If the Toronto Maple Leafs reach their goal of making the playoffs this year, it’ll be in large part thanks to their upgrades in net.
The trio of Vesa Toskala, Jonas Gustavsson and Joey MacDonald bring promise of a better season between the pipes for the Blue and White based on potential and experience.
And while that argument was disproven last year when the tumultuous trio of Toskala, Curtis Joseph and Justin Pogge (and later Martin Gerber) ranked 30th in goals against, there is legitimate reason to believe that the top three goalies are a definite improvement.
Toskala had quite possibly his worst campaign last year, finishing with a 3.26 goals against average and an .891 save percentage. He appeared to be hobbled by injuries most of the season, and was finally shut down in March after the acquisition of Gerber.
This year, the Finnish netminder has come into camp and appeared healthy in pre-season action. His mobility and positioning looks better, a good sign that he’s both physically and mentally ready to knock last year’s woes clear from memory.
He’ll need to do so, because unlike last year, he has a challenger waiting in the wings.
General Manager Brian Burke flew to Sweden in order to sway Gustavsson to the Leafs and surely one of the GM’s selling points was the chance to steal significant ice time.
Gustavsson, known as “The Monster,” played 42 games for Farjestads of the Swedish Elite League, posting a superb 1.96 GAA and a .932 save percentage.

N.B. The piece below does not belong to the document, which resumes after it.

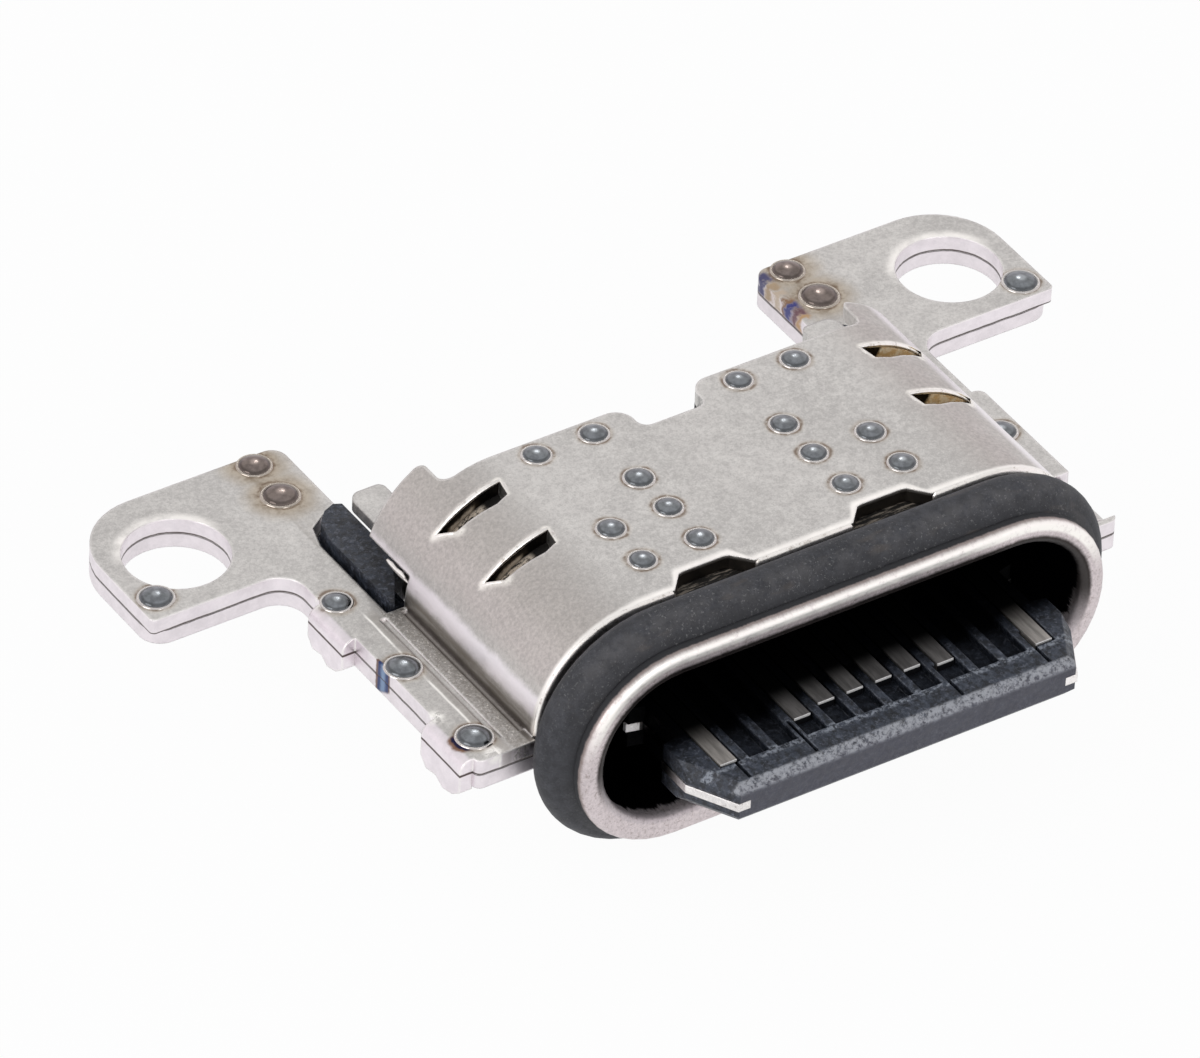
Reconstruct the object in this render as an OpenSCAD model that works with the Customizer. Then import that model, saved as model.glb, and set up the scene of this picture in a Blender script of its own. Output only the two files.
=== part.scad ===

He upped his stock in the playoffs, registering a 1.03 GAA and a .961 save percentage en route to winning the SEL’s championship.
Apart from a period on Friday and two more Saturday, there really isn’t anything to go on for Gustavsson in the NHL. He does look very calm in the crease and his six-foot-three frame allows him to cover the top of the net while in the butterfly.
“That’s why we pursued him so hard,” Leafs head coach Ron Wilson said. “We thought he was the best goalie not in the NHL.”
Gustavsson also made the save of the pre-season Saturday night when he robbed Johan Ryno on a 2-on-0 with a right pad save while doing the splits.
“He’s had three periods so far and he’s looked good, but we don’t want to get too far ahead of ourselves,” Wilson said.
While some would compare his hype with that of Justin Pogge’s, Gustavsson has done something that the former Leaf did not dominate in a professional league.
Should either falter, or play well enough to make the other expendable, the Leafs have MacDonald to go to.
Last season, he took over for the injured Rick DiPietro in Long Island and put up an impressive .901 save percentage with the league’s worst team.
Although he likely wouldn’t be chosen to start for Toronto in any must-win situation, he does provide additional depth to an area of concern in recent years by being a serviceable backup.
The mantra preached by Wilson upon his arrival was that of defence first. The goaltender can play a very important part of that equation.
An impressive 6-2 start to the pre-season coupled with a .909 save percentage before Saturday’s game means that the Leaf goalies have looked good to this point.
But pre-season and the regular season are two very different creatures, and it’ll be up to these netminders to prove that they really are an upgrade on last year’s edition.